» **Description of the task**
All lines in which the word "FreeCAD" occurs are to be extracted.

» **Supplied records**

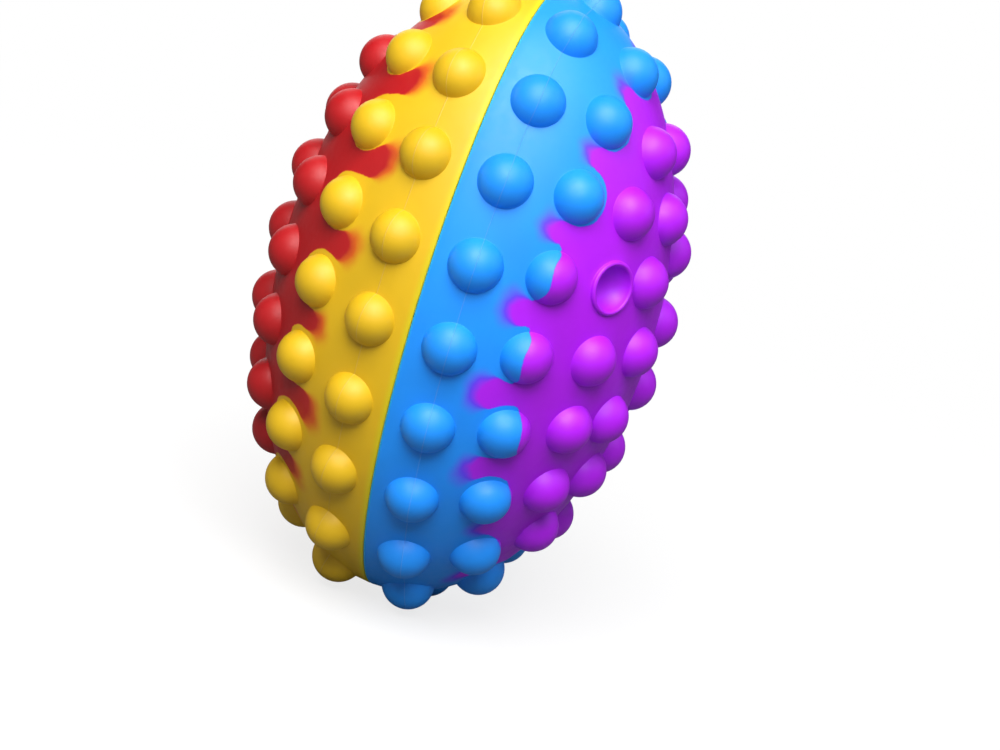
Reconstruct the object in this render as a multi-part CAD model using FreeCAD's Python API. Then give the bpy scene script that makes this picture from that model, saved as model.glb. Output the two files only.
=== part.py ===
import FreeCAD, Part
import math
import os

# Sensory ball: a hollow, squeezable silicone ball covered in rows of pop bubbles.
# Two moulded halves, each in two colours, are bonded along one seam. Every bubble's
# crown pops through its foot ring towards the middle of the ball, and back out again.
# Millimetres. The seam lies in the plane x = 0, the purple pole is at +X and the red
# pole at -X. The ball's long axis is Z, and the side that faces the viewer is -Y.
# The origin is the middle of the ball.

# Body
half_length = 96.0
waist_radius = 57.3
wall = 2.8

# Thickened rims along the seam, and the groove that the bonding silicone fills
rim_width = 2.2
rim_depth = 2.0
bond_half_width = 1.3
bond_thickness = 1.0
bond_cover = 0.9

# Rows of bubbles: how far each row lies from the seam along the skin
first_row = 12.5
row_pitch = 22.4
bubbles_in_rows = (19, 17, 14, 9)
row_start_shares = (0.84, 0.23, 0.42, 0.10)
moving_in_rows = {"east": (9, 8, 7, 5), "west": (9, 8, 5, 0)}

# One bubble
bubble_radius = 7.8
bubble_height = 6.0
bubble_wall = 1.2
crown_radius = 5.2
crown_clearance = 0.25

# The one bubble that is popped in
popped_row = 3
popped_number = 3
popped_depth = 5.0
popped_dish_radius = 6.7
popped_lip_radius = 0.9

# Colour zones: the polar colour runs in tongues between the second row's bubbles
colour_line = 24.5
colour_margin = 0.8

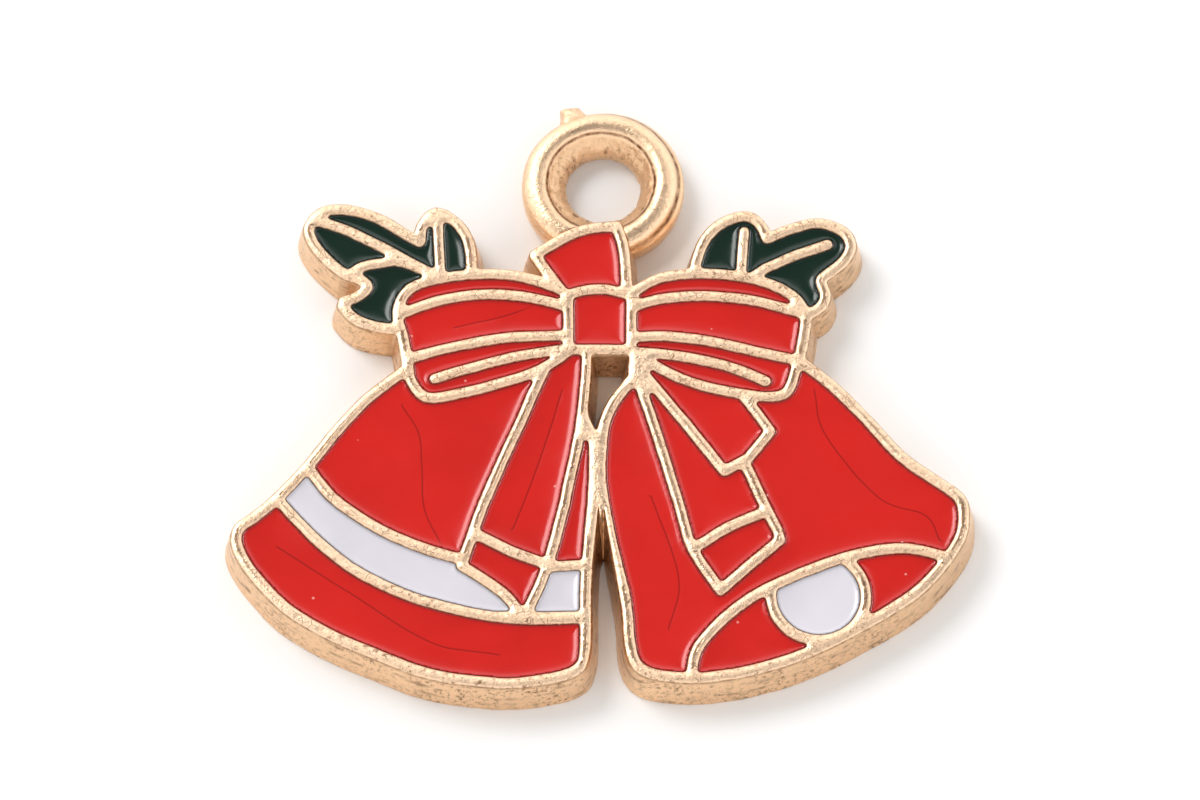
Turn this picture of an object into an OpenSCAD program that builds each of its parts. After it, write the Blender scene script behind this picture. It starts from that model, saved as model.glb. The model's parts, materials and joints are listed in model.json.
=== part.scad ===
// Flat enamelled charm: two bells under a bow with hanging ribbon tails, a holly leaf on
// each side and a hanging loop on top. One die-cast plate carries raised ridges, and each
// field between them is a shallow pocket filled with its own drop of coloured enamel.
// The charm lies on its back: the back is at z = 0 and the enamel faces +Z.

/* [Plate] */
// Width of the plate at its front face, from the left bell's corner to the right bell's
plate_w = 21.5; // [18:0.1:30]
// Height of the plate at its front face, from the left bell's foot to the leaf tips
plate_h = 15.4; // [13:0.1:22]
// Thickness of the plate
plate_t = 1.3; // [1.1:0.05:2.4]
// How far the back stands out beyond the front on each side, as mould draft
draft = 0.2; // [0.04:0.02:0.26]

/* [Ridges] */
// Width of the ridge between two fields
ridge_w = 0.36; // [0.26:0.02:0.44]
// Metal left outside the middle line of the outermost ridge
rim_w = 0.18; // [0.1:0.01:0.3]
// Radius in the corners of each field
field_corner_r = 0.05; // [0.02:0.01:0.08]

/* [Enamel] */
// Depth of the pockets below the ridge tops
pocket_depth = 0.45; // [0.25:0.05:0.7]
// How far the cured enamel stays below the ridge tops
enamel_recess = 0.1; // [0.05:0.01:0.2]

/* [Hanging loop] */
// Diameter of the bore that takes a jump ring
loop_bore_d = 2.2; // [1.2:0.1:3]
// Width of the metal round the bore
loop_band = 1.35; // [0.9:0.05:2]
// Width of the bevel at the front of the bore
loop_front_bevel = 0.5; // [0.1:0.05:0.6]
// Width of the bevel at the back of the bore
loop_back_bevel = 0.2; // [0.1:0.05:0.4]
// Radius on the loop's outer edges
loop_edge_r = 0.35; // [0.1:0.05:0.5]
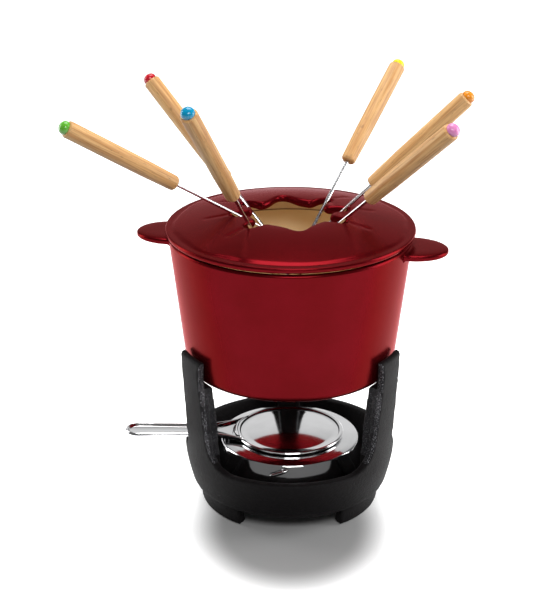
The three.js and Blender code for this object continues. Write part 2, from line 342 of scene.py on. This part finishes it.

» **Task result**
Reconstruct the object in this render as a multi-part CAD model using FreeCAD's Python API. Then give the bpy scene script that makes this picture from that model, saved as model.glb. Output the two files only.
import FreeCAD, Part